Pani’s system offers twin benefits: reducing operating costs between five percent and 20 percent, and ensuring better compliance with increasingly stringent regulations aimed at reducing water pollution.
Last year, Pani secured $2.8 million in financing from Sustainable Development Technology Canada to accelerate the development of its award-winning plant-optimization technology. Bharadwaj is looking to scale his company so it could be used in a variety of applications, including traditional wastewater treatment, desalinization, and plants that render wastewater back into drinking water.
While countries like Saudi Arabia are turning to desalinization to secure new sources of drinking water, there is tremendous growth possible for technology that lets municipalities reuse wastewater, Bharadwaj says. Cities such as Los Angeles and Singapore are adopting reuse technology, which requires a fraction of the energy used in the desalinization of seawater.

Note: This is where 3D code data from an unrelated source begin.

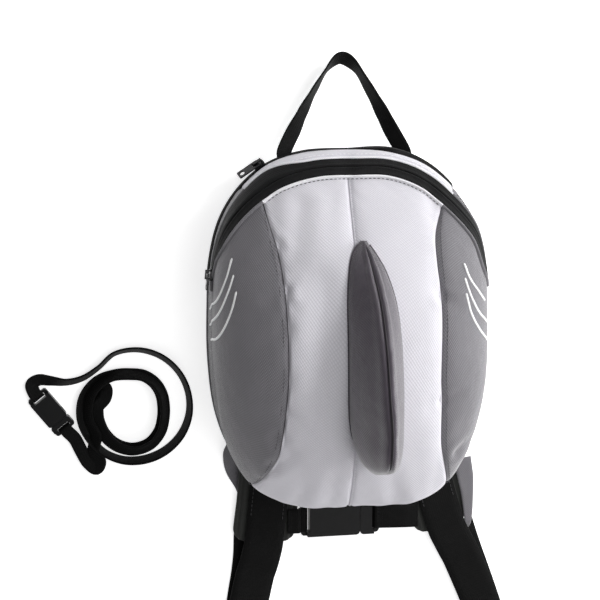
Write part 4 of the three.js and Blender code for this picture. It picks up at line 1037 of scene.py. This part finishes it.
def webbing_route(side):
    """The webbing runs down the pad, folds back past its end and returns on the floor to the corner tab."""
    length = strap_line(side).length()
    shifts = WEBBING_SHIFTS
    fold = WEBBING["fold"]
    low = WEBBING["thick"] / 2 + WEBBING["floor"]
    high = low + 2 * fold
    flat = PAD["length"] + WEBBING["past"]
    fold_at = length - fold
    run_in = 3 * fold
    outward = np.sign(STRAP_PATHS[side][0][0])
    rows = [(WEBBING["inset"], WEBBING_Z, 0)]
    rows += [(mix(WEBBING["inset"], flat, t), WEBBING_Z, 0) for t in even_steps(WEBBING_STEPS["down"])]
    rows += [
        (flat + WEBBING["drop"] * t, mix(WEBBING_Z, high, float(smooth(t))), shifts["dropped"] * t)
        for t in even_steps(WEBBING_STEPS["past"])
    ]
    rows += [(fold_at - run_in, high, shifts["folding"]), (fold_at, high, shifts["folding"])]
    for t in even_steps(WEBBING_STEPS["fold"]):
        shift = mix(shifts["folding"], shifts["folded"], t)
        rows.append((fold_at + fold * math.sin(math.pi * t), low + fold * (1 + math.cos(math.pi * t)), shift))
    end = PAD["length"] + WEBBING_END[side]
    for t in even_steps(WEBBING_STEPS["back"]):
        rows.append((mix(fold_at - run_in, end, t), low, mix(shifts["folded"], shifts["end"], t)))
    at, height, shift = (np.array(column, float) for column in zip(*rows))
    here, sides = strap_frame(side, at)
    points = here + sides * (shift * WEBBING["shift"] * outward * np.sign(sides[:, 0]))[:, None]
    points[:, 2] = height
    return Spline(points).even(np.linspace(0, 1, POINTS["webbing"]))


WEBBING_STITCHES = {"points": slice(8, 198), "away": 12.6, "size": (3.4, 2.4, 0.5)}


def add_webbing(side, looks):
    points = webbing_route(side)
    sides = level_sides(points)
    nodes = [f"shoulder_webbing_{side}"]
    band(f"webbing_{side}", points, sides, WEBBING["width"], WEBBING["thick"], looks["webbing"], nodes)
    row = WEBBING_STITCHES
    top = points[row["points"]] + UP * WEBBING["thick"] / 2
    for edge, sign in (("inner", 1), ("outer", -1)):
        line = top + sides[row["points"]] * (sign * row["away"])
        up = np.tile(UP, (len(line), 1))
        stitched(f"webbing_stitches_{side}_{edge}", line, up, looks["dark_thread"], *row["size"])


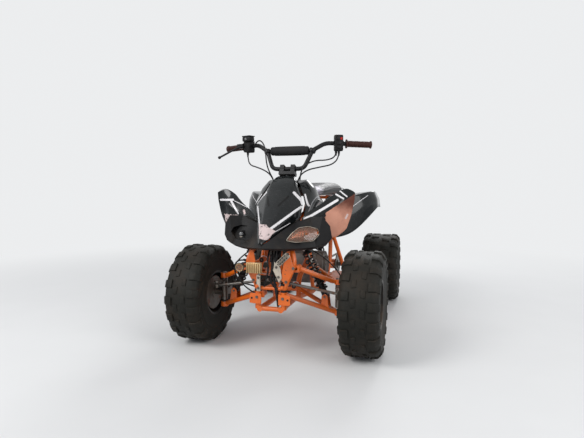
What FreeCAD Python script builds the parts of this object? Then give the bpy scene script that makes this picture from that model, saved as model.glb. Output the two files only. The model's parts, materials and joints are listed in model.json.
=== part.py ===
import FreeCAD, Part
import math
import os
import Sketcher

Vector = FreeCAD.Vector
Rotation = FreeCAD.Rotation
Placement = FreeCAD.Placement

# A sport quad bike, in millimetres. Each sub-part is drawn in the vehicle's own frame, with the front
# axle's line over y = 0 and the ground at z = 0, +X to the rider's left, -Y forward. A shift along Y
# then puts the origin below the middle of the overall length.
# Round pieces are drawn in flats that stand at their radius, and bends are mitred, so that the whole
# vehicle stays light. What turns in a bearing, and the bearing itself, is a true cylinder.

SIZES = [
    ("wheelbase", 1110, "front axle to rear axle"),
    ("front_track", 820, "between the middles of the front tyres"),
    ("rear_track", 760, "between the middles of the rear tyres"),
    ("front_tyre_diameter", 483, "over the lugs"),
    ("front_tyre_width", 180, "over the side walls"),
    ("rear_tyre_diameter", 457.2, "over the lugs"),
    ("rear_tyre_width", 241, "over the side walls"),
    ("rim_diameter", 203.2, "bead seats of all rims"),
    ("front_rim_width", 150, "over the flanges"),
    ("rear_rim_width", 200, "over the flanges"),
    ("rim_wall", 3, "sheet of the rims"),
    ("lug_height", 11, "tread lugs above the carcass"),
    ("lug_length", 30, "tread lugs along the tread"),
    ("nose_reach", 260, "nose tip ahead of the front axle"),
    ("frame_tube", 26, "outer diameter of the main tubes"),
    ("arm_tube", 22, "outer diameter of the arm tubes"),
    ("bend_radius", 45, "middle line of the frame's bends"),
    ("rail_height", 213, "middle of the lower rails above the ground"),
    ("rail_front_half", 50, "half the rails' spacing in front"),
    ("rail_rear_half", 92, "half the rails' spacing under the engine"),
    ("hoop_half", 62, "half the front hoops' spacing at their feet"),
    ("hoop_reach", 122, "front and rear hoops from the front axle"),
    ("arm_pivot_reach", 92, "arm bushes from the front axle"),
    ("upper_pivot_half", 120, "upper arm pivots from the middle"),
    ("upper_pivot_height", 403, "upper arm pivots above the ground"),
    ("lower_pivot_half", 50, "lower arm pivots from the middle"),
    ("lower_pivot_height", 279, "lower arm pivots above the ground"),
    ("kingpin_inset", 120, "kingpins inboard of the front tyres' middles"),
    ("kingpin_low", 187, "lower ball joint above the ground"),
    ("kingpin_high", 332, "upper ball joint above the ground"),
    ("joint_clearance", 0.3, "gap round pins that turn, and round seated pieces"),
    ("spindle_diameter", 24, "front wheel spindle"),
    ("axle_diameter", 30, "rear axle"),
    ("stem_foot_y", -42, "steering stem's lower bearing behind the front axle"),
    ("stem_foot_z", 345, "steering stem's lower bearing above the ground"),
    ("stem_lean", 19.5, "degrees that the stem leans back"),
    ("stem_length", 541, "lower bearing to the bar clamp"),
    ("stem_tube", 24, "outer diameter of the stem"),
    ("bar_tube", 22, "outer diameter of the handlebar"),
    ("bar_half", 395, "handlebar's tips from the middle"),
    ("grip_diameter", 33, "outer diameter of the grips"),
    ("cable_diameter", 7, "control cables and brake hoses"),
    ("shell_wall", 4, "thickness of the plastic body panels"),
    ("lug_bolt", 10, "bolt holes of the front bumper's lugs"),
]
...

Tech startups often face a challenge in persuading water-plant operators to adopt new technology, even if it offers demonstrably better performance and lower costs. That’s due in part because many water operations are highly regulated and often government owned. Cost containment is not a primary motivator, says Ronald Hoffman, an engineering professor at the University of Toronto.
“The primary mission for people who give us safe water is to protect health — human and environmental,” says Hofmann. “So, if someone comes along with a new technology, and if the current technology is already meeting all regulations, it’s hard to justify taking a chance on something new.”
However, climate change may soon change that, he says. Growing water shortages and increasingly heavy rainstorms will require the water treatment industry to deal with challenges they have yet had to face. As Hofmann says, we may soon see “absolute water scarcity on a scale that we haven’t seen before, and that might flip things on their head.”